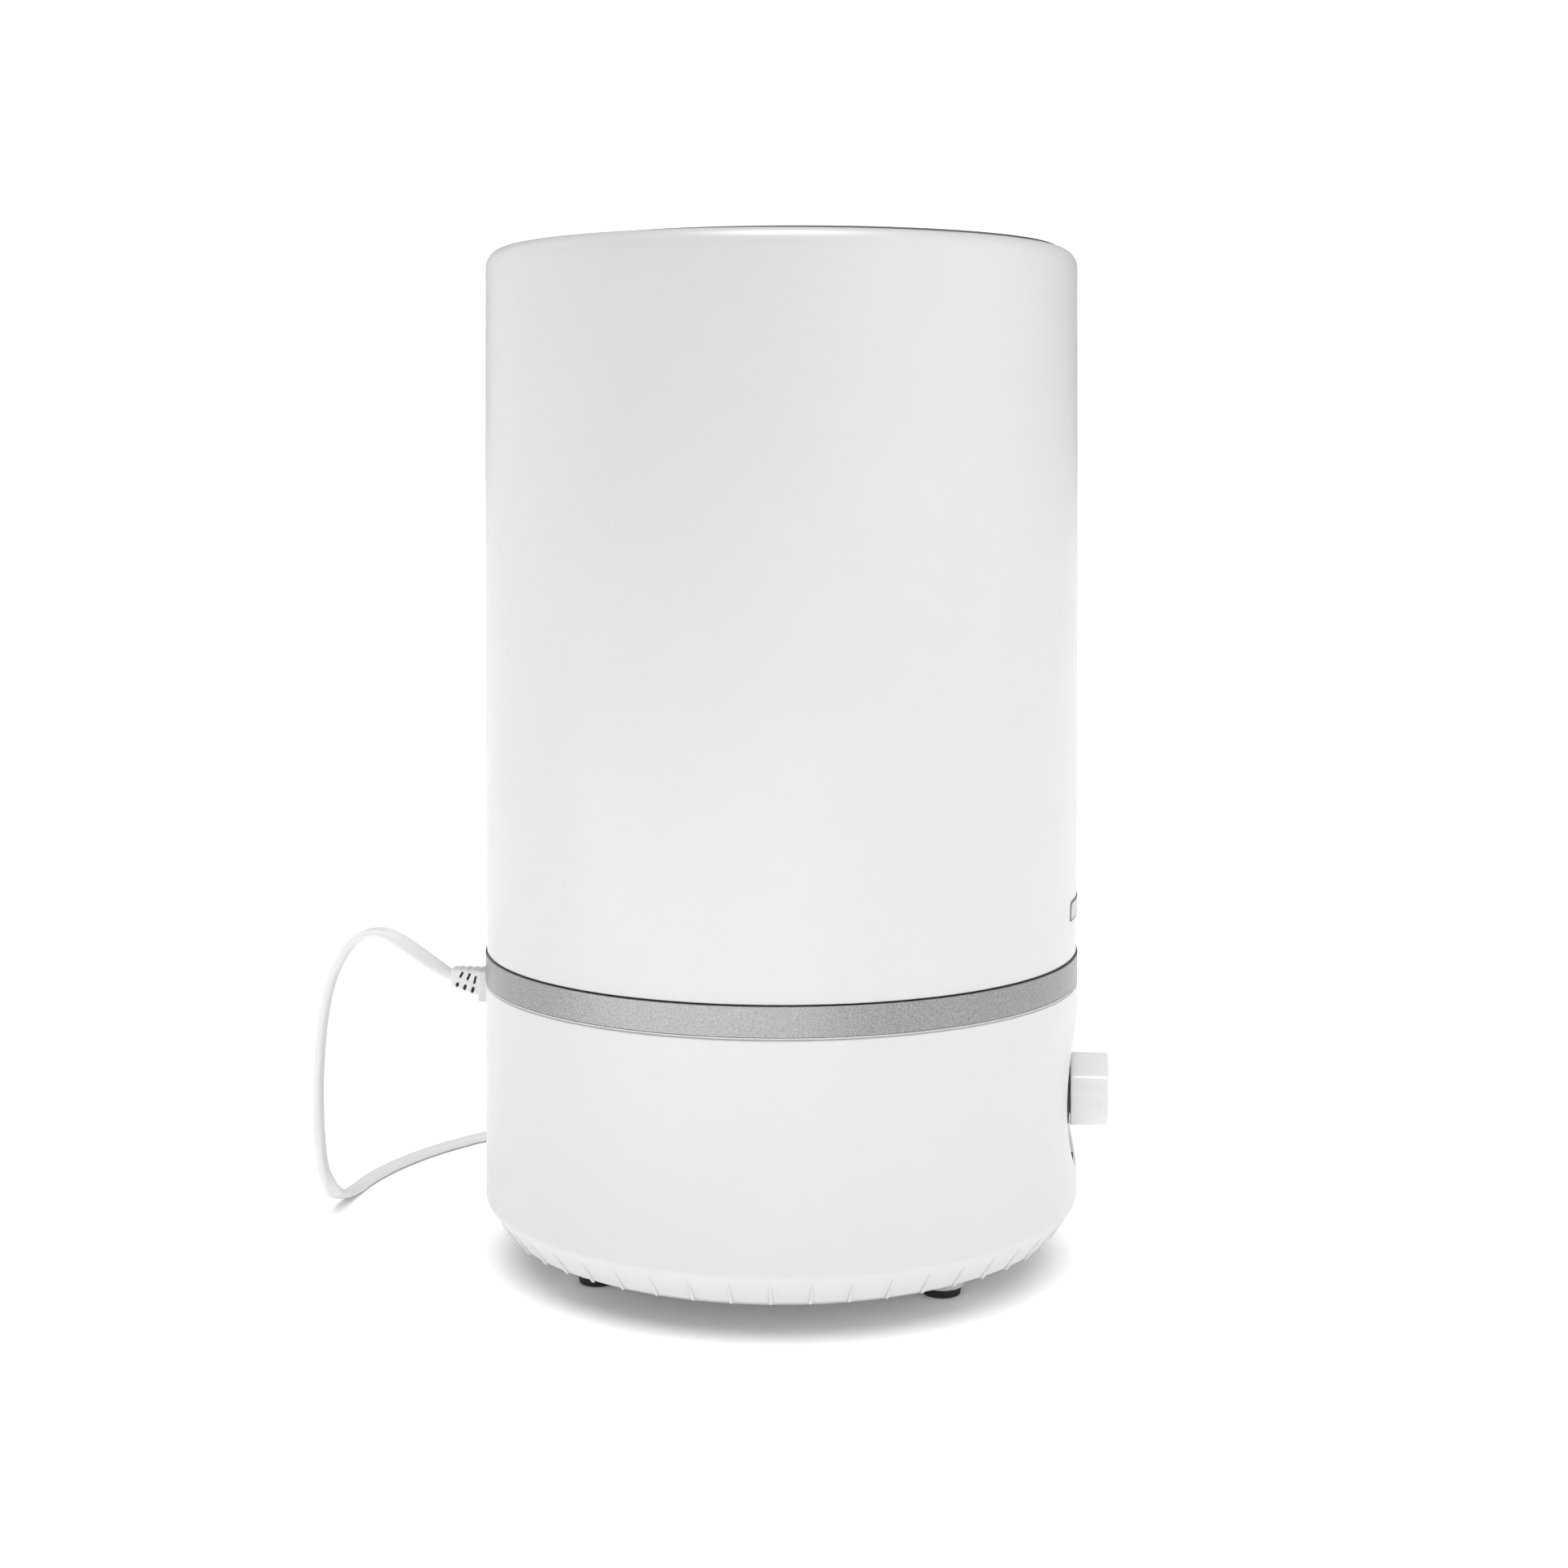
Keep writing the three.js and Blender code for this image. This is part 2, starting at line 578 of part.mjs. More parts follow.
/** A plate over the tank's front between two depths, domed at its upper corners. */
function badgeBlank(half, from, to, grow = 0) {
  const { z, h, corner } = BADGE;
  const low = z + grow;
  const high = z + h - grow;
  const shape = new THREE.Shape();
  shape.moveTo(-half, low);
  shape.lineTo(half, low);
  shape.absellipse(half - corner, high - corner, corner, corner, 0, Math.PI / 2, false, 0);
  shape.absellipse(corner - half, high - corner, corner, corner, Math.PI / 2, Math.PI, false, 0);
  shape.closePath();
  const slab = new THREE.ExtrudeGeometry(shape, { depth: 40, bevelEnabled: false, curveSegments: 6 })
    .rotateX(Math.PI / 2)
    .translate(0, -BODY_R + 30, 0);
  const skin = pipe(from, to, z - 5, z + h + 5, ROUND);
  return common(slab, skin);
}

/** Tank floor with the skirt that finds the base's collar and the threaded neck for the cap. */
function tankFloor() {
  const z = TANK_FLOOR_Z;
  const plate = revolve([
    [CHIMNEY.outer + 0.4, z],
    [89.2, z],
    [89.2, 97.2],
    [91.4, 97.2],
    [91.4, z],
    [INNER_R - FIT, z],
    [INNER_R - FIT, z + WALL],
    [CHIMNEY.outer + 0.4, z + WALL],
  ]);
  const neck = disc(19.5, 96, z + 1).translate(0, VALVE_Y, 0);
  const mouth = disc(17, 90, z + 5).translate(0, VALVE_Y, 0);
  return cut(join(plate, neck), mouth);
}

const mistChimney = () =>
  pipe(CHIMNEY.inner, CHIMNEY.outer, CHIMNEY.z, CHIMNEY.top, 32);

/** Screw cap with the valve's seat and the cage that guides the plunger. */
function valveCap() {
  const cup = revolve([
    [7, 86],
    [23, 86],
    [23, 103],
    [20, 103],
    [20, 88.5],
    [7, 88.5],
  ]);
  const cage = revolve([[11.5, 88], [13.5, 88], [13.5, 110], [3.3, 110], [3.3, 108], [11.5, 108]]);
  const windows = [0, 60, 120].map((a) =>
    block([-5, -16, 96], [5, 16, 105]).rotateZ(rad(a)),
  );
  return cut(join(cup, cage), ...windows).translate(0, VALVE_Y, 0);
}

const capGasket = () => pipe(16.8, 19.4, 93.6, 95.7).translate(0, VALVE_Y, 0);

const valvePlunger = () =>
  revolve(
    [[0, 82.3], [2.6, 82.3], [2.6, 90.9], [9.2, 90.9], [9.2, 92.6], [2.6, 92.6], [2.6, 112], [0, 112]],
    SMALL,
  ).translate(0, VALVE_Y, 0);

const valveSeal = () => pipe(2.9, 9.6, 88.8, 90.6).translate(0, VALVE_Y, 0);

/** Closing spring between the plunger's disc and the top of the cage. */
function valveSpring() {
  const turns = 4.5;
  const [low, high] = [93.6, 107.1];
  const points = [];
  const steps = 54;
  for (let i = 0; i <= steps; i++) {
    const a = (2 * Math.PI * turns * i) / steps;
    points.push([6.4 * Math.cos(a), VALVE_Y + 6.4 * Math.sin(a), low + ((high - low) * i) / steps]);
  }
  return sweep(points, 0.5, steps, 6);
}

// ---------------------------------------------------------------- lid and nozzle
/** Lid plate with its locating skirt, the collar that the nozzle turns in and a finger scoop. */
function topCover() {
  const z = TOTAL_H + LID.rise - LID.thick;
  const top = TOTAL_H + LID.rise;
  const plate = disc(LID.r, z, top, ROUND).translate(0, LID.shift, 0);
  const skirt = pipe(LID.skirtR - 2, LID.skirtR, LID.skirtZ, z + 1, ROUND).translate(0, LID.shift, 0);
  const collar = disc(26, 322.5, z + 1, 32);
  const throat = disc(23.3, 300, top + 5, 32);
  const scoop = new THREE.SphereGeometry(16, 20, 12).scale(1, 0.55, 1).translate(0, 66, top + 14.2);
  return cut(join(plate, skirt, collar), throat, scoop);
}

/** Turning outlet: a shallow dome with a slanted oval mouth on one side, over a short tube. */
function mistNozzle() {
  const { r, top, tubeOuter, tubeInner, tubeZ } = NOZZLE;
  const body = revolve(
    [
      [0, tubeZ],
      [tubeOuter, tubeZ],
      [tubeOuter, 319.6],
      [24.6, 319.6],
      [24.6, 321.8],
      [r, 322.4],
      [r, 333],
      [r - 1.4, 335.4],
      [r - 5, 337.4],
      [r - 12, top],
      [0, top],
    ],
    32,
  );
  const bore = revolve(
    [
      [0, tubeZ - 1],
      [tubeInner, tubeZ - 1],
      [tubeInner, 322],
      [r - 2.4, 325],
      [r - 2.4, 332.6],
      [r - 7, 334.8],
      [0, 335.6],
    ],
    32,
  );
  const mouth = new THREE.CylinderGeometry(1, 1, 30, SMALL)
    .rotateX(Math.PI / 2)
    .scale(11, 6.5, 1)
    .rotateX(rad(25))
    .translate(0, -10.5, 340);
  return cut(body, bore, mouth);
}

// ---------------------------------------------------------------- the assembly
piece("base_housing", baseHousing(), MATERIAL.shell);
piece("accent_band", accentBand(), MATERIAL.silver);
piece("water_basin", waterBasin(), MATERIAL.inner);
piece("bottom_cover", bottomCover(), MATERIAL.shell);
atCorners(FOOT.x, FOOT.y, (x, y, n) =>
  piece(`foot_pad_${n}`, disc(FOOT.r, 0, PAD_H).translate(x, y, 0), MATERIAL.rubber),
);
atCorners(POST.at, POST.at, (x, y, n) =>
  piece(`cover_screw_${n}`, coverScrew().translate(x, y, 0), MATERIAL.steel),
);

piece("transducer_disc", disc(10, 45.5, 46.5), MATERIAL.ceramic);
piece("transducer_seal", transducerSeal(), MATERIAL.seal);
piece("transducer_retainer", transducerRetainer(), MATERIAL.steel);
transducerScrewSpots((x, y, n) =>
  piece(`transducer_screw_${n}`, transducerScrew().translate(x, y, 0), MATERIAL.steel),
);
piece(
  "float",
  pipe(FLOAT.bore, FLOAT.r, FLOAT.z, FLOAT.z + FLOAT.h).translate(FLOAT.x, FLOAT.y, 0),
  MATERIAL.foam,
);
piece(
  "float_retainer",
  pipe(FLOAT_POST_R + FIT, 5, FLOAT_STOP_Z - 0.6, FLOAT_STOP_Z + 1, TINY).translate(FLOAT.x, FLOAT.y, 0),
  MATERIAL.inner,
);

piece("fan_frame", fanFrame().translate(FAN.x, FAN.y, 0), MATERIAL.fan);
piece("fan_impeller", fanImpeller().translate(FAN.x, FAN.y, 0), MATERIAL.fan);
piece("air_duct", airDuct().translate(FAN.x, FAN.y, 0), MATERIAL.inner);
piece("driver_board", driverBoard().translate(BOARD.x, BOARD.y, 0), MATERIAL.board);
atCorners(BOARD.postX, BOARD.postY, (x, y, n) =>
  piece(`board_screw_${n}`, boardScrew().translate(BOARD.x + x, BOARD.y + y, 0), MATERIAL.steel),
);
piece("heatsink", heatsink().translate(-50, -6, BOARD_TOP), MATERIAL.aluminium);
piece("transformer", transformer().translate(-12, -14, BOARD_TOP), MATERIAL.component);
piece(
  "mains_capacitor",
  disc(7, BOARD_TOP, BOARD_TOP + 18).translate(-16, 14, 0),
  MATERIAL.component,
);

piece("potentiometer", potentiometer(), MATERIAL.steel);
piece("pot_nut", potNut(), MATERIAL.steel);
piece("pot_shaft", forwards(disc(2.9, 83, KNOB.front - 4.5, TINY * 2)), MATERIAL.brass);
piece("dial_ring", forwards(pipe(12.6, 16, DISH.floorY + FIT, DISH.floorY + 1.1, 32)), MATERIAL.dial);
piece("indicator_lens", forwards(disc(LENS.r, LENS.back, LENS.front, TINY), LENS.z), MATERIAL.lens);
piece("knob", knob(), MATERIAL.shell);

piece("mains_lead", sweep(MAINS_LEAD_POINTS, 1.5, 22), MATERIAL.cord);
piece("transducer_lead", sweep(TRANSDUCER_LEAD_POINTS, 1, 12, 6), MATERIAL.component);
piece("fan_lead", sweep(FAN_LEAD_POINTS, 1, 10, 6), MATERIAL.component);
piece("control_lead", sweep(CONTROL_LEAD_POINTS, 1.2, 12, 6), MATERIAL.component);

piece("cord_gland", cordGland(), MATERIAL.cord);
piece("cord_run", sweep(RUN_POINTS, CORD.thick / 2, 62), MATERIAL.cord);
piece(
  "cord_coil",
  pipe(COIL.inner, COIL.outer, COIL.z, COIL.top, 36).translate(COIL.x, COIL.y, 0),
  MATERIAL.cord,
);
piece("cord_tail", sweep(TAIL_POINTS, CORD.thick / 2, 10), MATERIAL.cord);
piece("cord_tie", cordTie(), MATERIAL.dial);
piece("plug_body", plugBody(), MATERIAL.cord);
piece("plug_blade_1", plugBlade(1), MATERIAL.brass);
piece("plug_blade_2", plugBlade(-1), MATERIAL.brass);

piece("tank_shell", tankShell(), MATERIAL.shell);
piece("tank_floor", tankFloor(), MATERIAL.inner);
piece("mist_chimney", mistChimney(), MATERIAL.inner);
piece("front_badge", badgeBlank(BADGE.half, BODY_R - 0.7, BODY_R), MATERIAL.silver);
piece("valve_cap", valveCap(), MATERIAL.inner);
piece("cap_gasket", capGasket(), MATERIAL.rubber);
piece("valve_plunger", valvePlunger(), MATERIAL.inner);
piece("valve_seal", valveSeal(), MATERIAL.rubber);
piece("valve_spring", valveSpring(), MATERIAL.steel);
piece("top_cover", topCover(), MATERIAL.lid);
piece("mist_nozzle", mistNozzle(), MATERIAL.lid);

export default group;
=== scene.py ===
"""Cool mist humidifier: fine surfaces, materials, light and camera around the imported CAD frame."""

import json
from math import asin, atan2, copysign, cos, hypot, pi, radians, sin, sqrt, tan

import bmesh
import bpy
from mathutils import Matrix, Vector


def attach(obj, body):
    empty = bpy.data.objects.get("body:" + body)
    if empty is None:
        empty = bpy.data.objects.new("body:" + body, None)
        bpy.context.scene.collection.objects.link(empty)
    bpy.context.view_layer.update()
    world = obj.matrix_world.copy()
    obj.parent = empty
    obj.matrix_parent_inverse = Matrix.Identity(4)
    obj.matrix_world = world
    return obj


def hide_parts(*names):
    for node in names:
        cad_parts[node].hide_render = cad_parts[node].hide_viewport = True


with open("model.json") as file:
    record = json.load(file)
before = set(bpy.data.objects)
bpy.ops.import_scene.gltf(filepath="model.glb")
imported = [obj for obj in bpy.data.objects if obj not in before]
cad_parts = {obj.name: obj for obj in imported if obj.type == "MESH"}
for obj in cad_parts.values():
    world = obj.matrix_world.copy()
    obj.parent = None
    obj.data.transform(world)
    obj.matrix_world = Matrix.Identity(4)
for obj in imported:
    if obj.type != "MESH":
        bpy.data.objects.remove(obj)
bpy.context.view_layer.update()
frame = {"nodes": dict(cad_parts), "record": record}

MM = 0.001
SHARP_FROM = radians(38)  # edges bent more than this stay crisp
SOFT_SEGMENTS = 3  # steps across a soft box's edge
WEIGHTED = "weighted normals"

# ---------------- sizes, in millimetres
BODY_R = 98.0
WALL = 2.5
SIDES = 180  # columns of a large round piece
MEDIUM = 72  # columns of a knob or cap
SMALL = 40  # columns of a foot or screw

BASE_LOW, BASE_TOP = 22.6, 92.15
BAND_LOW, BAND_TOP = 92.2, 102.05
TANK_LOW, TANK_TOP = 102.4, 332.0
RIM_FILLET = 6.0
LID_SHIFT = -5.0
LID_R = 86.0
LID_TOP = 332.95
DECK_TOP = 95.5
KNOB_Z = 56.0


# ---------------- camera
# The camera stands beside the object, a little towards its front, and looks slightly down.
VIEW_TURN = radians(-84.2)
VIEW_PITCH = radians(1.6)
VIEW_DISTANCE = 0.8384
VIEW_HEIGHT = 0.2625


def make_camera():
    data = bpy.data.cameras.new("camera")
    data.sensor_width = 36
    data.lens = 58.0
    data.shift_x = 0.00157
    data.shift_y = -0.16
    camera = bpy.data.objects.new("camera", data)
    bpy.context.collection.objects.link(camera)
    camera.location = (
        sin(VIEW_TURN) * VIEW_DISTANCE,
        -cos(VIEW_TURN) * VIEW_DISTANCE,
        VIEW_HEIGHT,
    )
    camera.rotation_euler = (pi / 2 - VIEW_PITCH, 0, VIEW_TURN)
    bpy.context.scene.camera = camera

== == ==

Aim of the exercise → Reproduce verbatim only this range: the first line of the material through the line that contains "const capGasket = ()", inclusive.

Answer to the exercise →
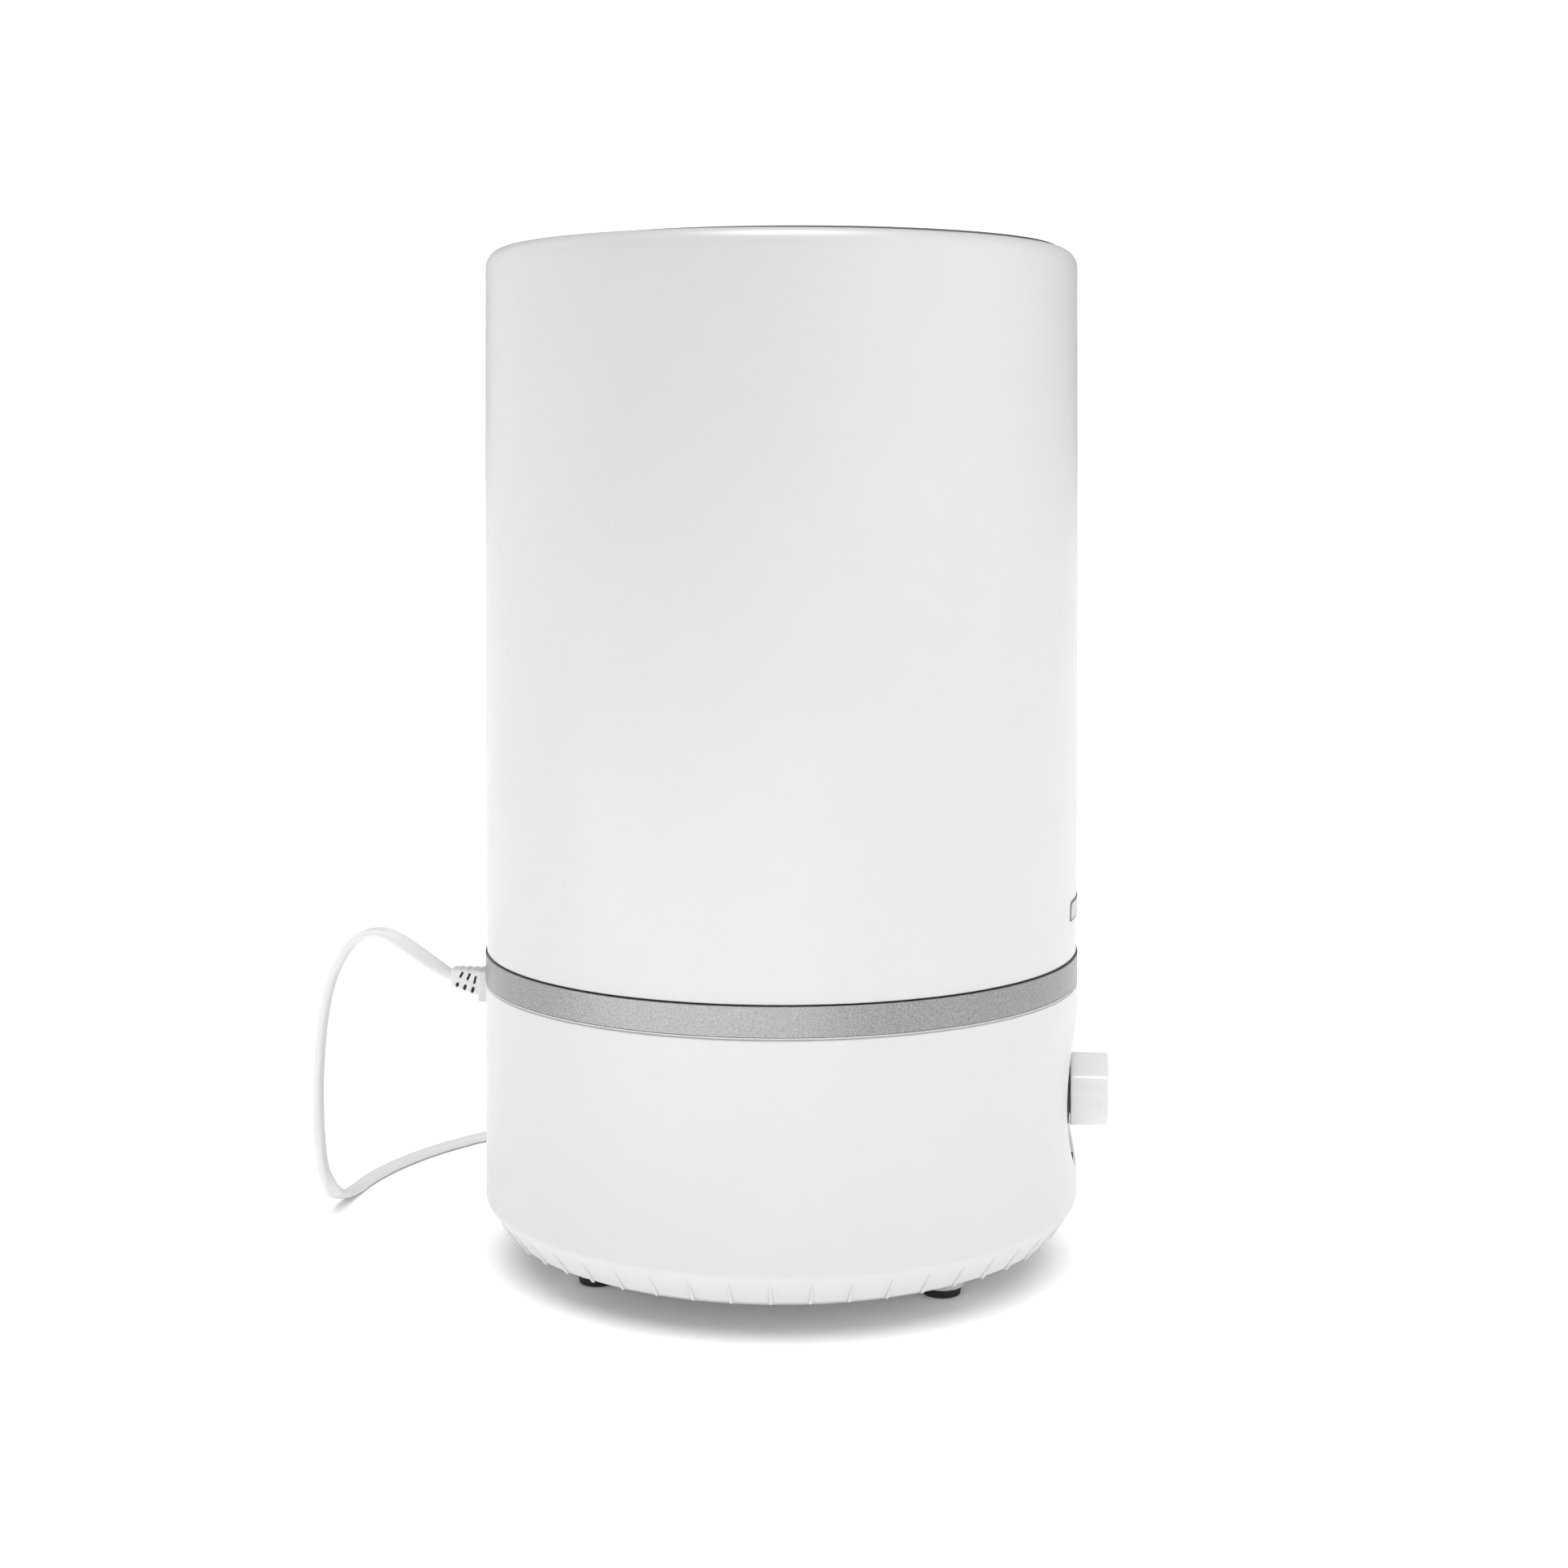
Keep writing the three.js and Blender code for this image. This is part 2, starting at line 578 of part.mjs. More parts follow.
/** A plate over the tank's front between two depths, domed at its upper corners. */
function badgeBlank(half, from, to, grow = 0) {
  const { z, h, corner } = BADGE;
  const low = z + grow;
  const high = z + h - grow;
  const shape = new THREE.Shape();
  shape.moveTo(-half, low);
  shape.lineTo(half, low);
  shape.absellipse(half - corner, high - corner, corner, corner, 0, Math.PI / 2, false, 0);
  shape.absellipse(corner - half, high - corner, corner, corner, Math.PI / 2, Math.PI, false, 0);
  shape.closePath();
  const slab = new THREE.ExtrudeGeometry(shape, { depth: 40, bevelEnabled: false, curveSegments: 6 })
    .rotateX(Math.PI / 2)
    .translate(0, -BODY_R + 30, 0);
  const skin = pipe(from, to, z - 5, z + h + 5, ROUND);
  return common(slab, skin);
}

/** Tank floor with the skirt that finds the base's collar and the threaded neck for the cap. */
function tankFloor() {
  const z = TANK_FLOOR_Z;
  const plate = revolve([
    [CHIMNEY.outer + 0.4, z],
    [89.2, z],
    [89.2, 97.2],
    [91.4, 97.2],
    [91.4, z],
    [INNER_R - FIT, z],
    [INNER_R - FIT, z + WALL],
    [CHIMNEY.outer + 0.4, z + WALL],
  ]);
  const neck = disc(19.5, 96, z + 1).translate(0, VALVE_Y, 0);
  const mouth = disc(17, 90, z + 5).translate(0, VALVE_Y, 0);
  return cut(join(plate, neck), mouth);
}

const mistChimney = () =>
  pipe(CHIMNEY.inner, CHIMNEY.outer, CHIMNEY.z, CHIMNEY.top, 32);

/** Screw cap with the valve's seat and the cage that guides the plunger. */
function valveCap() {
  const cup = revolve([
    [7, 86],
    [23, 86],
    [23, 103],
    [20, 103],
    [20, 88.5],
    [7, 88.5],
  ]);
  const cage = revolve([[11.5, 88], [13.5, 88], [13.5, 110], [3.3, 110], [3.3, 108], [11.5, 108]]);
  const windows = [0, 60, 120].map((a) =>
    block([-5, -16, 96], [5, 16, 105]).rotateZ(rad(a)),
  );
  return cut(join(cup, cage), ...windows).translate(0, VALVE_Y, 0);
}

const capGasket = () => pipe(16.8, 19.4, 93.6, 95.7).translate(0, VALVE_Y, 0);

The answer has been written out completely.